Is all lost? No. PBS still has some excellent journalism, including Frontline and anything that Bill Moyers touches. NPR still digs for the stories instead of blindly trusting what the government or the corporation's PR flack tells them. but the audience for those programs is small. It's much more fun to watch Survivor than it is to watch a depressing story about the economy that forces you to think about the world around you, and so more people tune in to CBS to catch the reality shows.
The frightening part is that a true democracy cannot exist without governmental transparency. The government must be open to scrutiny by those whom it governs, otherwise corruption is possible and, in fact, inevitable given sufficient time. With a news media that doesn't care enough to report on what needs to be reported on, and to be that government watchdog, we are guaranteed to have a troubled democracy if in fact we have one at all.
Look at Clinton. When bin Laden attacked the WTC the first time, Clinton lobbed a couple of cruise missles in bin Laden's general direction and then yawned and said he'd had enough.

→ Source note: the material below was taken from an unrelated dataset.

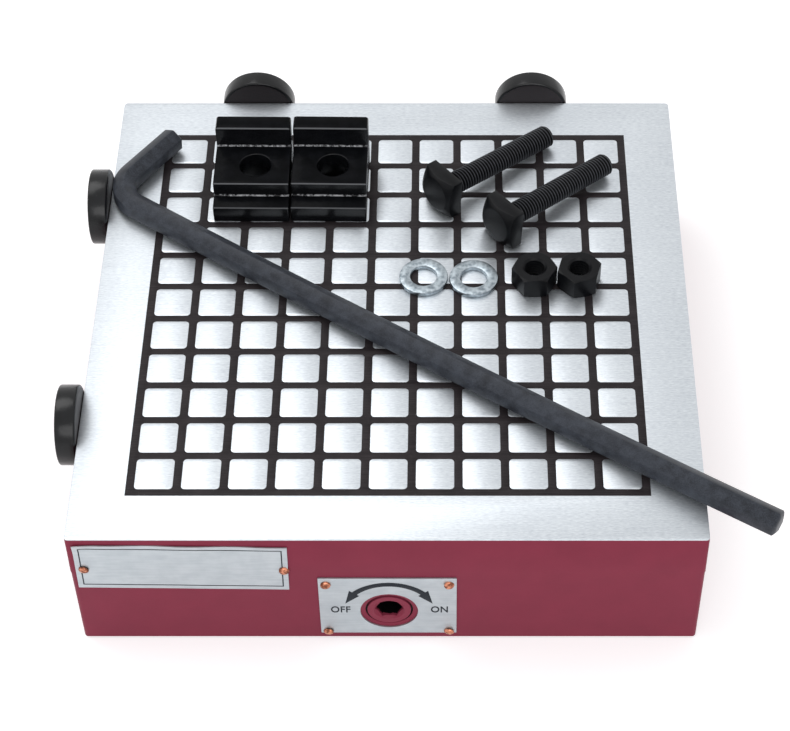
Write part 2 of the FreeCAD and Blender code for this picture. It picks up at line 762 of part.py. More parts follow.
def clamp_plate(x, y, turn):
    """Stepped clamp with its heel up and its nose towards the front."""
    y1 = clamp_nose
    y2 = y1 + clamp_waist
    y3 = y2 + clamp_heel
    points = [(0, 0), (y3, 0), (y3, clamp_heel_height), (y2, clamp_heel_height),
              (y2, clamp_waist_height), (y1, clamp_waist_height), (y1, clamp_nose_height),
              (0, clamp_nose_height)]
    outline = Part.makePolygon([Vec(0, py, pz) for py, pz in points + points[:1]])
    body = Part.Face(outline).extrude(Vec(clamp_width, 0, 0))
    rounded = [edge for edge in body.Edges
               if edge.BoundBox.XLength < 1e-4 and edge.BoundBox.ZMin > clamp_waist_height + 1e-4
               or edge.BoundBox.ZMin > clamp_heel_height - 1e-4]
    body = body.makeFillet(clamp_edge_radius, rounded)
    body.translate(Vec(-clamp_width / 2, 0, 0))
    body = body.cut(rod(clamp_hole / 2, clamp_waist_height,
                        (clamp_hole_offset, y1 + clamp_waist / 2, 0), (0, 0, 1)))
    body.rotate(Vec(0, 0, 0), Vec(0, 0, 1), turn)
    body.translate(Vec(x, y, body_height + kit_gap))
    return body


def cone_ended(corner, flat, height, both):
    """Round bar with a sloping edge, used to chamfer the corners of heads and nuts."""
    drop = (corner - flat) * math.tan(math.radians(corner_slope))
    start = [(flat, 0), (corner, drop)] if both else [(corner, 0)]
    profile = [(0, 0)] + start + [(corner, height - drop), (flat, height), (0, height)]
    return turned(profile, (0, 0, 0), (0, 0, 1))


def bolt_places():
    """The second bolt lies beside the first and a little further along it."""
    first_turn, second_turn = bolt_turns
    turn = math.radians(first_turn)
    across = bolt_head_size + bolt_side_gap
    x = bolt_first_x + bolt_step_along * math.cos(turn) + across * math.sin(turn)
    y = bolt_first_y + bolt_step_along * math.sin(turn) - across * math.cos(turn)
    return [(bolt_first_x, bolt_first_y, first_turn), (x, y, second_turn)]


def tee_bolt(x, y, turn):
    """Square-headed bolt lying on one flat of its head and the tip of its thread."""
    half = bolt_head_size / 2
    square = prism([(half, -half), (half, half), (-half, half), (-half, -half)], bolt_head_height, 0)
    corner = half * math.sqrt(2)
    head = square.common(cone_ended(corner, bolt_head_flat / 2, bolt_head_height, False))
    radius = bolt_thread / 2
    tip = bolt_tip_chamfer
    stem = turned([(0, 0), (radius, 0), (radius, bolt_length - tip), (radius - tip, bolt_length),
                   (0, bolt_length)], (0, 0, 0), (0, 0, -1))
    bolt = fused([head, stem])
    # Lie it down along +X, lower its thread end onto the plate, then turn it.
    bolt.rotate(Vec(0, 0, 0), Vec(0, 1, 0), -90)
    dip = math.degrees(math.asin((half - radius) / bolt_length))
    bolt.rotate(Vec(0, 0, 0), Vec(0, 1, 0), dip)
    bolt.rotate(Vec(0, 0, 0), Vec(0, 0, 1), turn)
    bolt.translate(Vec(x, y, body_height + kit_gap + half))
    return bolt


def washer_places():
    second_x = washer_first_x + washer_diameter + washer_side_gap
    return [(washer_first_x, washer_first_y), (second_x, washer_first_y - washer_offset_y)]


def washer(x, y):
    ring = rod(washer_diameter / 2, washer_thickness, (x, y, body_height + kit_gap), (0, 0, 1))
    return ring.cut(rod(washer_hole / 2, washer_thickness, (x, y, body_height + kit_gap), (0, 0, 1)))


def nut_places():
    washer_edge = washer_places()[-1][0] + washer_diameter / 2
    first_x = washer_edge + nut_washer_gap + nut_size / 2
    step = nut_size + nut_side_gap
    return [(first_x + step * index, nut_row_y, turn) for index, turn in enumerate(nut_turns)]


def nut(x, y, turn):
    body = prism(hexagon(nut_size), nut_height, 0)
    corner = nut_size / math.sqrt(3)
    body = body.common(cone_ended(corner, nut_size / 2, nut_height, True))
    bore = nut_bore / 2
    mouth = bolt_thread / 2
    lead = mouth - bore
    tool = turned([(0, 0), (mouth, 0), (bore, lead), (bore, nut_height - lead), (mouth, nut_height),
                   (0, nut_height)], (0, 0, 0), (0, 0, 1))
    body = body.cut(tool)
    body.rotate(Vec(0, 0, 0), Vec(0, 0, 1), turn)
    body.translate(Vec(x, y, body_height + kit_gap))
    return body


def build():
    os.makedirs("parts", exist_ok=True)
    lattice = resin_lattice(body_height - resin_depth, resin_depth)
    save("housing", [housing()])
    save("pole_plate", [pole_plate(lattice)])
    save("pole_resin", [lattice])
    save("plate_screws", [cap_screw(plate_screw, seat, (0, 0, 1)) for seat in plate_screw_seats()])
    save("guide_strips", guide_strips())
    save("strip_screws", [flat_screw(strip_screw, seat, (0, 0, -1)) for seat in strip_screw_seats()])
    save("front_bush", [front_bush()])
    save("shaft_oring", [shaft_oring()])
    save("rear_bearing", [rear_bearing()])
    save("bearing_screws", [cap_screw(bearing_screw, seat, (0, 0, -1)) for seat in bearing_screw_seats()])
    save("limit_bridge", [limit_bridge()])
    save("bridge_screws", [cap_screw(bridge_screw, seat, (0, -1, 0)) for seat in bridge_screw_seats()])
    save("switch_plate", [switch_plate()])
    save("switch_rivets", [rivet(x, z, switch_plate_thickness) for x, z in switch_rivet_places()])
    save("name_plate", [name_plate()])
    save("name_rivets", [rivet(x, z, name_plate_thickness) for x, z in name_rivet_places()])
    save("crank_shaft", [crank_shaft()])
    save("limit_pin", [limit_pin()])
    save("yoke_plate", [yoke()])
    save("drive_jaw_left", [drive_jaw(-1)])
    save("drive_jaw_right", [drive_jaw(1)])
    save("jaw_screws", [flat_screw(jaw_screw, seat, (0, 0, -1)) for seat in jaw_screw_seats()])
    for number, x in enumerate(row_places(), start=1):
        save("magnet_row_%02d" % number, magnet_row(x))
    save("row_spacers", row_spacers())
    stop_screws = []
    for name, seat, outward, turn in stop_sites():
        save(name, [stop_disc(seat, outward, turn)])
        inward = [-component for component in outward]
        stop_screws.append(cap_screw(stop_screw, stop_screw_seat(seat, outward), inward))
    save("stop_screws", stop_screws)
    save("hex_wrench", [hex_wrench()])
    for number, place in enumerate(clamp_places(), start=1):
        save("clamp_plate_%d" % number, [clamp_plate(*place)])
    for number, place in enumerate(bolt_places(), start=1):
        save("tee_bolt_%d" % number, [tee_bolt(*place)])
    for number, place in enumerate(washer_places(), start=1):
        save("washer_%d" % number, [washer(*place)])
    for number, place in enumerate(nut_places(), start=1):
        save("nut_%d" % number, [nut(*place)])


build()
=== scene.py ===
import json
import math
import bmesh
import bpy
from mathutils import Matrix, Vector, noise


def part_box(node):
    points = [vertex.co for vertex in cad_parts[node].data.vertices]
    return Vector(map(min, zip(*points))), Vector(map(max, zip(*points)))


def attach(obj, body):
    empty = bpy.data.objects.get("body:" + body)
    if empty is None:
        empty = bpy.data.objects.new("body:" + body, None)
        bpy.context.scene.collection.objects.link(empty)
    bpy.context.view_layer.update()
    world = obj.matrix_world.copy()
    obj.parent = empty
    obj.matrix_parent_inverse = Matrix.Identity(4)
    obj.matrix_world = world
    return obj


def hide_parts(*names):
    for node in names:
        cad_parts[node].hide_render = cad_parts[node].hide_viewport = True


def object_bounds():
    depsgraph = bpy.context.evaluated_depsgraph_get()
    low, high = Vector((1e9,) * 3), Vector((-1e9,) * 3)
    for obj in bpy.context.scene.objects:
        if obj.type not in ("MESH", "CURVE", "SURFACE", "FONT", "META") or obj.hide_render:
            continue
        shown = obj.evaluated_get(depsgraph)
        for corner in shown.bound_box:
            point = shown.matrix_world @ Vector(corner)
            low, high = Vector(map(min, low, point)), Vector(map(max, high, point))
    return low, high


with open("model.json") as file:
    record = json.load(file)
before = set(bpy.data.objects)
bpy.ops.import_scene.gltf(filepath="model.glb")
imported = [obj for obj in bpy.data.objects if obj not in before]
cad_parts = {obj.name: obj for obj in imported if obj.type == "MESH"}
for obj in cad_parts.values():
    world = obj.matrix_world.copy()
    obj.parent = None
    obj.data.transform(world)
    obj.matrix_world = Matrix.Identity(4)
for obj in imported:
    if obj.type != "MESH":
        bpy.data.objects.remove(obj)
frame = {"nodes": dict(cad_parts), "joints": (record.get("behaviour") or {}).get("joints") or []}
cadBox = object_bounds()
mm = 0.001
print("frame loaded")


# shader helpers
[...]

Did the media harp on him for that? Nope. Not at all. They were too busy worrying about a semen stain on a blue dress. that was sexy and risque and scandalous. . . and completely irrelevant to the administration of the country. I don't care if you have sex with horses as long as you bolster our economy and our security. Plenty of presidents have been bad eggs while only having sex with their wives. See Nixon.
There was a big fat juicy issue right there that actually mattered (as we now see) - - and instead of saying "hey America - the President isn't bothering to try and get the guy that committed an act of war against us," they said "hey America, the president's found a new use for a cigar."
It's sickening, it's disgusting, and it has even me, possibly the most die-hard journo you will ever meet, considering another career.
I can get paid four times as much and make no less difference than I'm making now.